Прощальная беседа Иисуса Христа с учениками. Фреска Дуччо ди Буонинсенья 1308–1311 гг

В ответе Иисуса на реплику учеников присутствует оттенок разочарования. Иисус предсказывает, как их слабая вера проявит себя в ближайшие часы, когда они оставят Его в одиночестве, не захотят или не смогут встать на Его защиту ни на суде у первосвященников, ни на суде у Пилата, ни перед лицом разъяренной толпы. Иисус знает об этом, но знает также о том, что в долгосрочной перспективе – после того как Утешитель укрепит их ослабевшую веру – они сумеют искупить свою вину и доказать преданность Учителю. Он заранее прощает им маловерие и малодушие и удостоверяет в любви к ним Отца, одновременно уверяя их в том, что Отец не оставит Его.

Иисус призывает учеников «иметь в Нем мир» и «мужаться», то есть быть смелыми, отважными, ничего не бояться (таков смысл глагола θαρσέω). Два призыва связаны между собой. Для того чтобы не бояться, человеку необходимо глубокое внутреннее спокойствие. Это спокойствие, источником которого является Сам Бог, помогало мученикам во все эпохи претерпевать тяжкие физические страдания и психический стресс, сопряженные с опытом мученичества и исповедничества. Этим спокойствием обладает Иисус в силу того, что Его человеческое естество соединено с Богом, а человеческая воля подчинена воле Отца. Спокойствие и уверенность – то, что Иисус имеет в Себе и хочет передать ученикам, уходя из мира.

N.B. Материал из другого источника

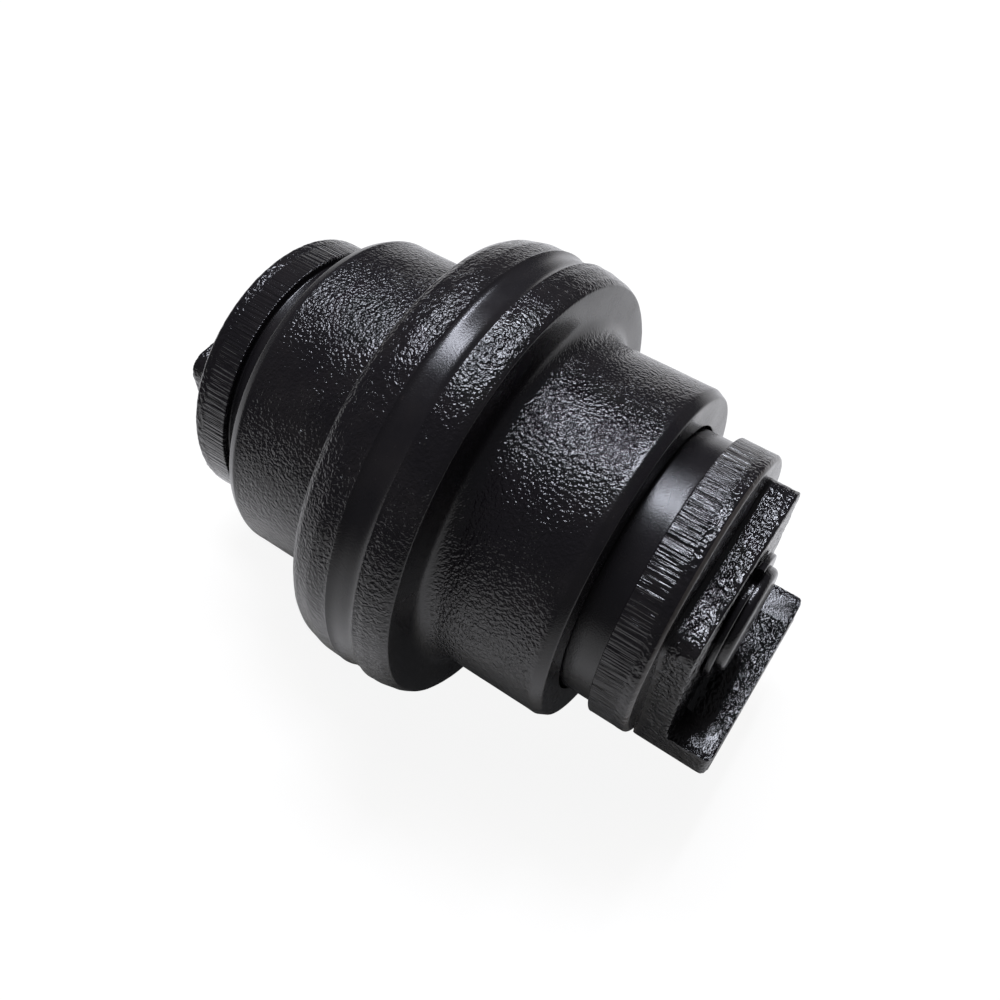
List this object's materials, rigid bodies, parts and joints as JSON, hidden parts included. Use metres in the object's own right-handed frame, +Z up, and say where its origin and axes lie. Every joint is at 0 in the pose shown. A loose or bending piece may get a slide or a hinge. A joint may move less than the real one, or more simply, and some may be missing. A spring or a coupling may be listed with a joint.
{
  "type": "track roller",
  "caption": "Centre-flange bottom track roller: forged shell turning on a fixed shaft between two end collars with bolt-on mounting feet.",
  "frame": {"origin": "on the roller axis at mid length, which is also the centre of the bounding box", "axes": "+Y along the roller axis to the right end, +Z up away from the mounting pads as the part lies on a bench, +X across"},
  "size_m": [0.145, 0.207, 0.145],
  "materials": {
    "shell_paint": "thick semi-gloss black paint over forged and turned steel",
    "collar_paint": "thick semi-gloss black paint over a rough forging",
    "ring_paint": "spring steel painted over in black",
    "shaft_steel": "ground and induction hardened, ends painted black",
    "bush_bronze": "machined bearing bronze",
    "pin_steel": "ground dowel",
    "seal_steel": "lapped hard alloy",
    "seal_rubber": "moulded nitrile rubber",
    "plug_steel": "zinc phosphate coated",
    "plug_copper": "soft annealed copper"
  },
  "bodies": {
    "frame_side": {"shaft": "shaft_steel", "collar_left": "collar_paint", "collar_right": "collar_paint", "lock_pin_left": "pin_steel", "lock_pin_right": "pin_steel", "retaining_ring_left": "ring_paint", "retaining_ring_right": "ring_paint", "fixed_seal_ring_left": "seal_steel", "fixed_seal_ring_right": "seal_steel", "fixed_toric_left": "seal_rubber", "fixed_toric_right": "seal_rubber", "shaft_oring_left": "seal_rubber", "shaft_oring_right": "seal_rubber", "oil_plug": "plug_steel", "oil_plug_seal": "plug_copper"},
    "roller": {"roller_shell": "shell_paint", "bush_left": "bush_bronze", "bush_right": "bush_bronze", "rotating_seal_ring_left": "seal_steel", "rotating_seal_ring_right": "seal_steel", "rotating_toric_left": "seal_rubber", "rotating_toric_right": "seal_rubber"}
  },
  "joints": [
    {"name": "roller_spin", "type": "hinge", "parent": "frame_side", "child": "roller", "pos_m": [0, 0, 0], "axis": [0, 1, 0], "continuous": true}
  ]
}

Беседа завершается торжественным провозглашением победы Иисуса над миром. Арест, суд, страдания и смерть – все это еще только предстоит. Но победа над миром и князем мира сего уже одержана, потому что Сын Божий вышел в Свой последний путь, с которого не свернет.

* * *

В современной новозаветной науке считается дурным тоном рассматривать текст Евангелия через призму церковного догматического учения. Скрытое или явное недоверие к церковной традиции толкования Евангелия уходит корнями в ту эпоху, когда начался поиск «исторического Иисуса». Главным условием объективности этого поиска еще в XVIII веке был объявлен отказ от всего, что может быть интерпретировано как позднейшее напластование, появившееся под влиянием церковного вероучения поверх изначального аутентичного зерна, содержащегося в евангельском повествовании. Авторы большинства трудов по Новому Завету, появившихся за последние два с лишним столетия, последовательно и сознательно игнорируют традицию, отразившуюся в творениях отцов Церкви и догматических вероопределениях Вселенских Соборов. При этом считается вполне нормальным и легитимным привлекать к исследованиям данные, почерпнутые из многих других сфер, будь то история или сравнительная лингвистика, изучение античной философии или раввинистического иудаизма, исследование древних гностических ересей или богословия кумранской общины.

Если рассматривать последнюю беседу Иисуса с учениками исходя из этих позиций, то ее смысл останется по большей части сокрытым для читателя. Ни античная философия, ни иудейская традиция, ни кумранские рукописи, ни гностицизм не помогут прояснить значение того, что говорил Иисус на Тайной Вечере о Себе, Своем Отце, об Утешителе, но лишь внесут путаницу и сумятицу в понимание и без того непростого и чрезвычайно богословски насыщенного текста.